Tourism as a Development Trap

Updated: 2025.09.19 1M ago 3 sources
Countries leaning heavily on tourism rarely become rich; outside microstates, tourism-dependent places like Jamaica, Bali, Maldives, and Fiji remain poor despite global name recognition. Tourism is labor- and capital-intensive, hard to differentiate, and imposes negative externalities like overcrowding and talent flight. Rising tourism share is a red flag that the rest of the economy is failing to compete. — It pushes policymakers to prioritize tradable, productivity-raising sectors over reliance on tourist inflows that cap national prosperity.

Sources

Does China push out African growth?
Tyler Cowen 2025.09.19 50% relevant
Both argue that a country’s sectoral specialization can cap or slow development.
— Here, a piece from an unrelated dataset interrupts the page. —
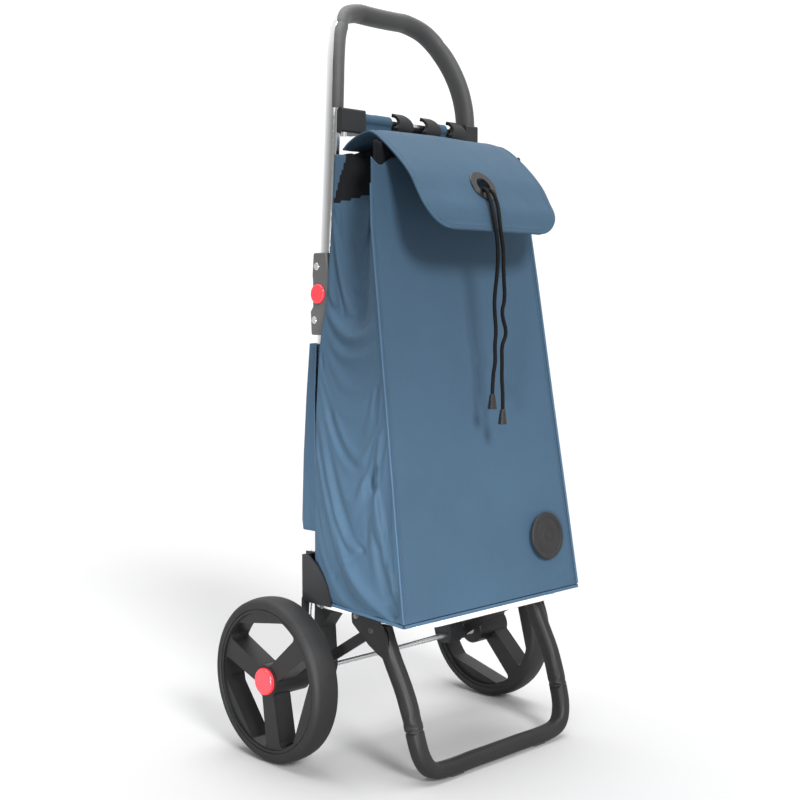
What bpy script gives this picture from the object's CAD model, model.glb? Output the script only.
import math

import bmesh
import bpy
import numpy as np
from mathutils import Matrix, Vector, noise


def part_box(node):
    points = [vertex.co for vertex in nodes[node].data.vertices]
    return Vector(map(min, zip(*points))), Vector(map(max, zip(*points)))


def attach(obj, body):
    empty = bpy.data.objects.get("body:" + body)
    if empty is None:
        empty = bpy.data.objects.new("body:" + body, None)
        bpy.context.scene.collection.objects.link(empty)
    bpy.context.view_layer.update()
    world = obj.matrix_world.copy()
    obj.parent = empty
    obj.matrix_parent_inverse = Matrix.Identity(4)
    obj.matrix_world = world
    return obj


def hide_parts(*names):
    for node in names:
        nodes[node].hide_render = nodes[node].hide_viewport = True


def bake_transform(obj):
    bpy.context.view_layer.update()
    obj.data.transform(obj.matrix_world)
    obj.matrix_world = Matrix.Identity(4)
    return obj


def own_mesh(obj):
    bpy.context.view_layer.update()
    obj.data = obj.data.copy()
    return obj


# Looks of the folding shopping trolley. Metres, in the CAD frame: -Y to the front, +Z up.

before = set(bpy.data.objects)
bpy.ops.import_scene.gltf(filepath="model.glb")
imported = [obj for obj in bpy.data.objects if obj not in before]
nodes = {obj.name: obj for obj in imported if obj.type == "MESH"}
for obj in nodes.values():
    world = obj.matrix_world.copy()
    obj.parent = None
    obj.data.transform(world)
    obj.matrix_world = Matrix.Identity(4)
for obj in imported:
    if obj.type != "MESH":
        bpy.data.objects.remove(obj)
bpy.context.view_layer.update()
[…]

This paper’s finding that China pushes African economies toward less‑complex sectors parallels the tourism‑trap logic that specializing in low‑complexity activities suppresses long‑run capability growth.
The Cuban Conundrum: Fear, Loathing, and Stagnation in Havana and Miami
Juan David Rojas 2025.08.20 70% relevant
The article underscores Cuba’s tourism dependence and shows how an external policy shock (SSOT redesignation) rapidly crippled the sector, deepening economic crisis—an example of why tourism-heavy economies are fragile and struggle to build durable prosperity.
No Country Ever Got Rich From Tourism
Marko Jukic 2025.07.18 100% relevant
The piece cites 2019 export-share numbers (e.g., Montenegro 53%, Albania 51%, Croatia 38%, Greece 28%) and contrasts them with poor outcomes in famed tourist destinations.